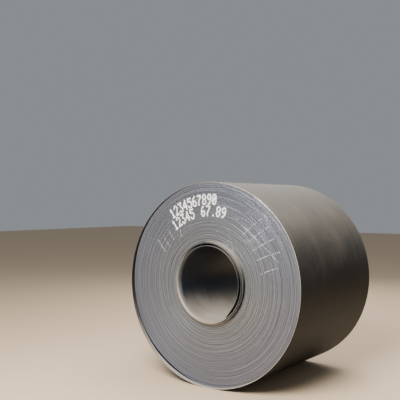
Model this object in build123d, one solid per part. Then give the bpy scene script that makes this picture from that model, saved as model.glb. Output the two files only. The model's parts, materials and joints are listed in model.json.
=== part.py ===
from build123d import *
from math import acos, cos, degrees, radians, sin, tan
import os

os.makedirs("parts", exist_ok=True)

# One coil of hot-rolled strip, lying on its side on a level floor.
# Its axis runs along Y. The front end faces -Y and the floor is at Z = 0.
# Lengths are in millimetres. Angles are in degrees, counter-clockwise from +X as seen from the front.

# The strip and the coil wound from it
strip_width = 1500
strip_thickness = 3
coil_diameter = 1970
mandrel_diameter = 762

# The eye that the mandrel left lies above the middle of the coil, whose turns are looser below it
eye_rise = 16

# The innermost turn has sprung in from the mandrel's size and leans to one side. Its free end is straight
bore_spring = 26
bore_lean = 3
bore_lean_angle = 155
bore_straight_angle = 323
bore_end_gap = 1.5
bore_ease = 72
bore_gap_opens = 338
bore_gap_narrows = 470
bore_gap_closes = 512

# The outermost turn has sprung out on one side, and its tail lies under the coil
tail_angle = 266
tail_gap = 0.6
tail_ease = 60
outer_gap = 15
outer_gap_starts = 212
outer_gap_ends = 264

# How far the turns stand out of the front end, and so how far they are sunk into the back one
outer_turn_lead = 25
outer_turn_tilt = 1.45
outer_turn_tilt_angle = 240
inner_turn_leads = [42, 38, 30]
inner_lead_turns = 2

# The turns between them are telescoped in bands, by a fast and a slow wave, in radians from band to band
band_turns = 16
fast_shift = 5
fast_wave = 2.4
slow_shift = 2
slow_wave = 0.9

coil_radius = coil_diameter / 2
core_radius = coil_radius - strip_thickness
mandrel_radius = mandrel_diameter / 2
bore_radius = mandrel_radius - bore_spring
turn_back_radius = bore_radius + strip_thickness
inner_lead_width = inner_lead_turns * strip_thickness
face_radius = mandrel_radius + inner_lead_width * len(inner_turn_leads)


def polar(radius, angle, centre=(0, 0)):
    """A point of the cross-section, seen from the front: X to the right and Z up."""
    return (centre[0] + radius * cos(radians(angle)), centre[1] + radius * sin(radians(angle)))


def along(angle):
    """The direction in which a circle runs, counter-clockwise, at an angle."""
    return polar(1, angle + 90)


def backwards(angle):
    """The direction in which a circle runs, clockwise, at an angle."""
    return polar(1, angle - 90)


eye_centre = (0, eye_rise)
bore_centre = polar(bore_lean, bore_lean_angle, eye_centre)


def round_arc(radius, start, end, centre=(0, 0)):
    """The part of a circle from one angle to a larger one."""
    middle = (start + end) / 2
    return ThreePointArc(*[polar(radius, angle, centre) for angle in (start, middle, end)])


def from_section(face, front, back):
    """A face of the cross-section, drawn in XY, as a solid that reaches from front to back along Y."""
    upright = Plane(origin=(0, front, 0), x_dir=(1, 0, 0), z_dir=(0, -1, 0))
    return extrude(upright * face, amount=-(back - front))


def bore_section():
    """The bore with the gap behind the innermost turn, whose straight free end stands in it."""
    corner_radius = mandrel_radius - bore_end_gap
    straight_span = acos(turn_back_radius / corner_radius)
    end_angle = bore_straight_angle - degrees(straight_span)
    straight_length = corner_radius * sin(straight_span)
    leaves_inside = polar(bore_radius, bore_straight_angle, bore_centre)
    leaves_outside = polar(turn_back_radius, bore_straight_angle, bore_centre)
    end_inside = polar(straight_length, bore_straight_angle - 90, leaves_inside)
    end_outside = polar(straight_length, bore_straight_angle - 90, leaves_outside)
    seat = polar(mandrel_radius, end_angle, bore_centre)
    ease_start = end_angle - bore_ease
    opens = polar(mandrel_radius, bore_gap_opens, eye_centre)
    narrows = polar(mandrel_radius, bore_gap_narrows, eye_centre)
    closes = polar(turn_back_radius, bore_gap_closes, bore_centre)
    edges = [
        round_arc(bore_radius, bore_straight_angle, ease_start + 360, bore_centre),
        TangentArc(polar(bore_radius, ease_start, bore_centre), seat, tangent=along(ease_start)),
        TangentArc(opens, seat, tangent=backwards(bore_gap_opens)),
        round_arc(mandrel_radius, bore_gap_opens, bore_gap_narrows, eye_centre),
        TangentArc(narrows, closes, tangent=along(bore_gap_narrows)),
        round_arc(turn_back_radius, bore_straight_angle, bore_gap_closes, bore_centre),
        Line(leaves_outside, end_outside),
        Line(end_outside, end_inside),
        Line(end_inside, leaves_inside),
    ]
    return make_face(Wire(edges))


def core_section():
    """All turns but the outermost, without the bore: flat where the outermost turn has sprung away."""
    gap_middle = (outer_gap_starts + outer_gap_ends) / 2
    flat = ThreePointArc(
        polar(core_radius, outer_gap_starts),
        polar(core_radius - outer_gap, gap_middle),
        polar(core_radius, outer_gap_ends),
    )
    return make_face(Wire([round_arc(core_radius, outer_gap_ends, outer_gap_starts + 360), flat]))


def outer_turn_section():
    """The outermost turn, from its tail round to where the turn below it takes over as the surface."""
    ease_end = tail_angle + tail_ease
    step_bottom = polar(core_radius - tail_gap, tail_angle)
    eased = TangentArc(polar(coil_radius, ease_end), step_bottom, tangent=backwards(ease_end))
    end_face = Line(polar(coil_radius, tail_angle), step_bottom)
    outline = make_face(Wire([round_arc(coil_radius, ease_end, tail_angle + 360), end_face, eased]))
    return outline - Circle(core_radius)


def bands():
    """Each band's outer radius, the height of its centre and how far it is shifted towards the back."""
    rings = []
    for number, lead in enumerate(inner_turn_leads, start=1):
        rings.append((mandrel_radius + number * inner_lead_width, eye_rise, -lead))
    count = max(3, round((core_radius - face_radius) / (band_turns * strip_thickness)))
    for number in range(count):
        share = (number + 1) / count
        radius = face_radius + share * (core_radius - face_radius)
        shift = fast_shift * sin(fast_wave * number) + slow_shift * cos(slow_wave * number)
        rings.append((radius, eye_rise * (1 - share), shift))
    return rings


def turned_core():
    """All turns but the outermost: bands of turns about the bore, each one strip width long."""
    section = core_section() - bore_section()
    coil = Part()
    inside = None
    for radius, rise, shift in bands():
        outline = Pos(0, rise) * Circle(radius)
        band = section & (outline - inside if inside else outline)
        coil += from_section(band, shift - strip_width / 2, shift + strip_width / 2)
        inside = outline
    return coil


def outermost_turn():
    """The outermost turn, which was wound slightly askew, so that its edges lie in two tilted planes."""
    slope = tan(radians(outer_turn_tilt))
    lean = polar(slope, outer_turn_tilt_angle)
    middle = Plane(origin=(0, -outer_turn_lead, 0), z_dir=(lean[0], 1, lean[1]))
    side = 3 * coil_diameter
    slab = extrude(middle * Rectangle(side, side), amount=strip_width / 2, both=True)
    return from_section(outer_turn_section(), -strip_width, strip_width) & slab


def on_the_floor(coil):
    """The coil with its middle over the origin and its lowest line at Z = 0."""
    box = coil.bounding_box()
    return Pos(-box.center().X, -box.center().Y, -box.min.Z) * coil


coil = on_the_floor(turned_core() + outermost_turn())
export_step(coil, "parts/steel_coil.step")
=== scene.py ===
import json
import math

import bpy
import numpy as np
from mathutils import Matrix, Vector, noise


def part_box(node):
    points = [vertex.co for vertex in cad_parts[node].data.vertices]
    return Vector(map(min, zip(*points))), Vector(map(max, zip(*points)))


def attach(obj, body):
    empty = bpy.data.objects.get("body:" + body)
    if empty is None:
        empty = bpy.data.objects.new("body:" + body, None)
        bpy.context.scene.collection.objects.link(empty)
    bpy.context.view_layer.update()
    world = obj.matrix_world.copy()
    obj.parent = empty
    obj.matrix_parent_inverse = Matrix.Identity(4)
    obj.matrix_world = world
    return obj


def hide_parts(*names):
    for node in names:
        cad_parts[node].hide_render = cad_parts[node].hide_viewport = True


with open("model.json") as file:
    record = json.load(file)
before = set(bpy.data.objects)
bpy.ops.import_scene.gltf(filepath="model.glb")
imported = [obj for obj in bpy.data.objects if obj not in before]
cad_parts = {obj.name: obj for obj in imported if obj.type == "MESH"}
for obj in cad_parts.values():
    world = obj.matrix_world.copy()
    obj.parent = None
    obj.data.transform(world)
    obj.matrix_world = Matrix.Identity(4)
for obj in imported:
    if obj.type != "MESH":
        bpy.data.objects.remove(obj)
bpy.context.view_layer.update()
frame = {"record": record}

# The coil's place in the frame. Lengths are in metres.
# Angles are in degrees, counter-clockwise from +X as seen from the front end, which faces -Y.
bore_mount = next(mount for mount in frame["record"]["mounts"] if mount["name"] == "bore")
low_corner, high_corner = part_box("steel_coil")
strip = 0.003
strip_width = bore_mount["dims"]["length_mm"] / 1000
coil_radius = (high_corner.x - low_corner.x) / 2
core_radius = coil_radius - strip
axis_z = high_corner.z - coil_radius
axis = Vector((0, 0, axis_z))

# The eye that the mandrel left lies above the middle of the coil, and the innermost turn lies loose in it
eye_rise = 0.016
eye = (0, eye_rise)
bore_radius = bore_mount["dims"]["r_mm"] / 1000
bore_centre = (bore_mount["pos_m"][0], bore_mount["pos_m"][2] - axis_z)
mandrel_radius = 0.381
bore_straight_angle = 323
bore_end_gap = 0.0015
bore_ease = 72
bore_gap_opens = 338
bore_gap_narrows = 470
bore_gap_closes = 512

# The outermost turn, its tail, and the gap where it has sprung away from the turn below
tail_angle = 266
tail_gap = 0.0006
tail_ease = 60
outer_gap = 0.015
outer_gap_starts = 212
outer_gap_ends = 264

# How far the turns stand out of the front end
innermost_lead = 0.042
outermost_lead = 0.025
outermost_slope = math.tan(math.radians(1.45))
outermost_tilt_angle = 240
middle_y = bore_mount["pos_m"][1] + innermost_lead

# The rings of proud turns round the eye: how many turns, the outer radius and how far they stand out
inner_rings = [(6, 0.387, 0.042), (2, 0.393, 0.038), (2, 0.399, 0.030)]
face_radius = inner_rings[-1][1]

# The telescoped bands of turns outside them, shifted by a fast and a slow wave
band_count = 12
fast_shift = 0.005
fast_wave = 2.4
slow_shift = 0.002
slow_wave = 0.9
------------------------
- JOB: Can you repeat, word for word, every line above from the one containing "band = section" down to the one containing "imported = [obj", including both?

- SOLUTION TO THE EXERCISE:
        band = section & (outline - inside if inside else outline)
        coil += from_section(band, shift - strip_width / 2, shift + strip_width / 2)
        inside = outline
    return coil


def outermost_turn():
    """The outermost turn, which was wound slightly askew, so that its edges lie in two tilted planes."""
    slope = tan(radians(outer_turn_tilt))
    lean = polar(slope, outer_turn_tilt_angle)
    middle = Plane(origin=(0, -outer_turn_lead, 0), z_dir=(lean[0], 1, lean[1]))
    side = 3 * coil_diameter
    slab = extrude(middle * Rectangle(side, side), amount=strip_width / 2, both=True)
    return from_section(outer_turn_section(), -strip_width, strip_width) & slab


def on_the_floor(coil):
    """The coil with its middle over the origin and its lowest line at Z = 0."""
    box = coil.bounding_box()
    return Pos(-box.center().X, -box.center().Y, -box.min.Z) * coil


coil = on_the_floor(turned_core() + outermost_turn())
export_step(coil, "parts/steel_coil.step")
=== scene.py ===
import json
import math

import bpy
import numpy as np
from mathutils import Matrix, Vector, noise


def part_box(node):
    points = [vertex.co for vertex in cad_parts[node].data.vertices]
    return Vector(map(min, zip(*points))), Vector(map(max, zip(*points)))


def attach(obj, body):
    empty = bpy.data.objects.get("body:" + body)
    if empty is None:
        empty = bpy.data.objects.new("body:" + body, None)
        bpy.context.scene.collection.objects.link(empty)
    bpy.context.view_layer.update()
    world = obj.matrix_world.copy()
    obj.parent = empty
    obj.matrix_parent_inverse = Matrix.Identity(4)
    obj.matrix_world = world
    return obj


def hide_parts(*names):
    for node in names:
        cad_parts[node].hide_render = cad_parts[node].hide_viewport = True


with open("model.json") as file:
    record = json.load(file)
before = set(bpy.data.objects)
bpy.ops.import_scene.gltf(filepath="model.glb")
imported = [obj for obj in bpy.data.objects if obj not in before]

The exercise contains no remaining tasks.